TL;DR: A sales qualified lead is a prospect vetted by sales as ready for a conversation. The median MQL-to-SQL conversion rate for B2B SaaS is 28-35%, and the SQL-to-opportunity rate is 45-55%. Tracking the gap between the two reveals whether qualification is too loose or too tight (Forrester, 2025).

What is an SQL (sales qualified lead)?

A sales qualified lead (also called sales-accepted lead, SAL, or sales-ready lead) is a prospect that has passed marketing qualification and been reviewed by a sales rep who confirms the lead is worth pursuing. The SQL stage sits between MQL and opportunity in the revenue funnel.

The distinction matters because marketing and sales define "qualified" differently. Marketing scores leads on engagement — downloads, page views, email opens. Sales qualifies on buying readiness — budget exists, authority is confirmed, the need is real, and the timeline is defined. A lead can be highly engaged with your content and still be a poor SQL if they have no budget or decision-making authority.

For B2B SaaS companies, healthy MQL-to-SQL conversion rates range from 25-40%. Below 20% signals that marketing is passing leads that sales does not consider viable. Above 50% may mean marketing is holding leads too long and missing the buying window.

SQL is not the same as an opportunity. SQL means "I agree this is worth a conversation." Opportunity means "I have had a discovery call and confirmed a real deal exists." The conversion from SQL to opportunity is a separate metric with its own benchmarks (typically 40-60% for mid-market B2B).

Why SQL matters for operators

The MQL-to-SQL handoff is where marketing and sales alignment either works or breaks. When alignment is poor, two things happen: sales ignores marketing leads (follow-up rate drops below 50%), or sales spends time on leads that never convert (SQL-to-opportunity rate falls below 30%).

Both are expensive. An operator running a 10-person sales team at an average fully loaded cost of $120K per rep is spending $1.2M annually on selling capacity. If 40% of that time goes to leads that fail SQL qualification, the company is burning $480K per year on unqualified outreach.

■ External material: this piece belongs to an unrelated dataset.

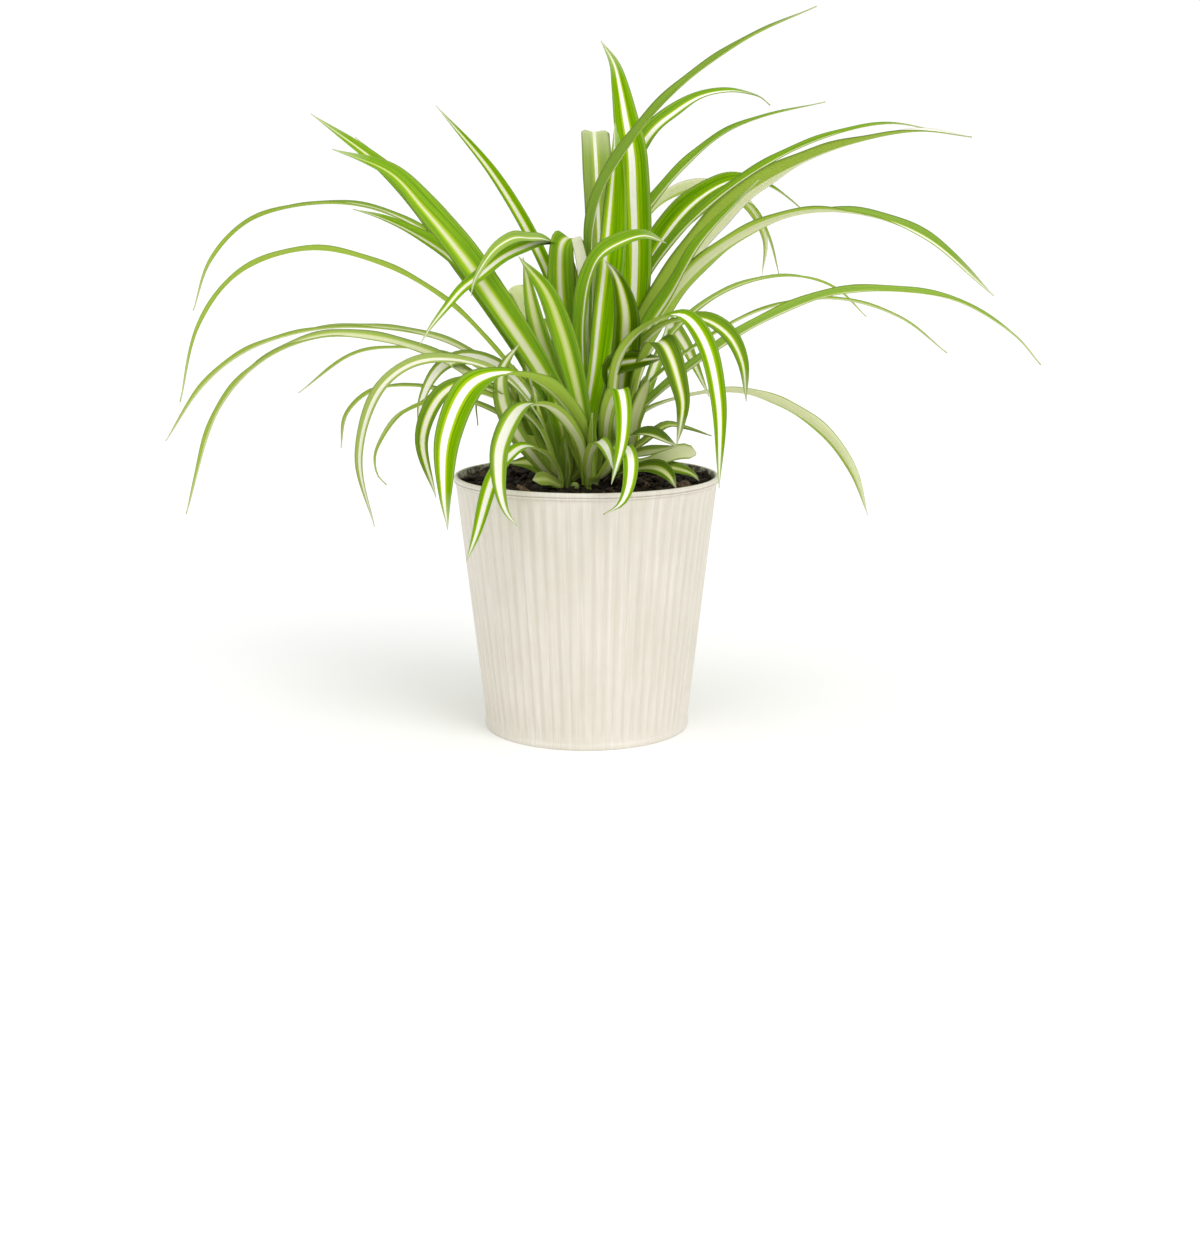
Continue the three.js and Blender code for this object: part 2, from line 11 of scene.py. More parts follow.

Operators who track SQL conversion rates by source channel find the problem fast. Paid search SQLs might convert to opportunity at 52%, while webinar SQLs convert at 18%. Without SQL tracking by channel, the marketing team optimizes for MQL volume — producing more webinar leads that sales rejects. The SQL metric forces source-level accountability.

A $12M ARR SaaS company that improved MQL-to-SQL alignment from 24% to 36% added $1.8M in qualified pipeline in one quarter — not by generating more leads, but by generating the right ones.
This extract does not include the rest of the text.